Conversely, if you maintain software that compiles on a bunch of compilers, operating systems and architectures (particularly little endian + big endian, 32 bit + 64 bit), then it's probably written in something rather like C. A lot of people do this.

ArkyBeagle · on Feb 14, 2017

Just use the parts that work unambiguously. It's a surprisingly small subset of the language.

baby · on Feb 14, 2017

undefined behavior has always been undefined behavior. Optimizing the compiler doesn't change that fact.

Tharre · on Feb 14, 2017

I don't think this Q&A format makes for a good case of not knowing C.

I mean I got all answers right without thinking about them too much, but would I too if I had to review hundreds of lines of someone else's code? What about if I'm tired?

It's easy to spot mistakes in isolated code pieces, especially if the question already tells you more or less what's wrong with it. But that doesn't mean you'll spot those mistakes in a real codebase (or even when you write such code yourself).

moosingin3space · on Feb 14, 2017

This is further compounded by how difficult it is to build useful abstractions in C, meaning that much real-world C consists of common patterns, and reviewers focus on recognizing common patterns, which increases the chances that small things slip through code review.

Agreed that these little examples aren't too difficult, especially if you have experience, but I certainly do not envy Linus Torvalds' job.

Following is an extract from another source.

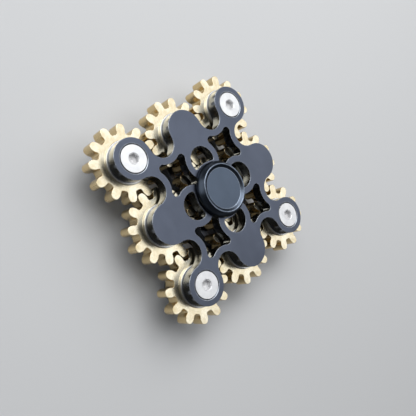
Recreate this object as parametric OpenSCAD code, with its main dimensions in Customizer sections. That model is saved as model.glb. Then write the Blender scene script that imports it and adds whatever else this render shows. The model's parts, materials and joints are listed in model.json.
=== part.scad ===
// Nine-gear fidget spinner, in millimetres.
// A square frame of two slotted plates carries eight geared ball bearings around a
// centre gear. The centre gear is fixed to a hub that is held between two finger caps.
// Spin the frame about the hub and every gear rolls on its neighbours.
// +Z is the spin axis and points out of the front, the side of the screw heads.
// The origin is the middle of the whole object.

/* [Gears] */
// Module of the teeth, which with the tooth count sets the overall size
gear_module = 1.6; // [1.5:0.05:2.4]
// Teeth on every gear
gear_teeth = 12; // [12:1:18]
// Tooth height above the pitch circle, in modules
tooth_tip = 0.6; // [0.4:0.05:0.7]
// Tooth depth below the pitch circle, in modules
tooth_root = 1.2; // [1:0.05:1.2]
// Pressure angle
pressure_angle = 22; // [18:1:25]
// Play between two meshed flanks
backlash = 0.14; // [0.08:0.02:0.3]
// Radius that rounds the tooth tips
tip_r = 0.95; // [0.3:0.05:1]
// Radius at the foot of the teeth
foot_r = 0.6; // [0.2:0.05:0.7]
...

hermitdev · on Feb 14, 2017

It's worth noting that for example #12, the assert will only fire for debug builds (i.e. the macro NDEBUG is not defined). So, depending on how the source is compiled, it may be able to invoke the div function with b == 0.

eon1 · on Feb 14, 2017

C also: https://news.ycombinator.com/item?id=12902304

userbinator · on Feb 14, 2017

IMHO the problem is with compilers (and their developers) who think UB really means they can do anything, when what programmers usually expect is, and the standard even notes for one of the possible interpretations of UB, "behaving during translation or program execution in a documented manner characteristic of the environment".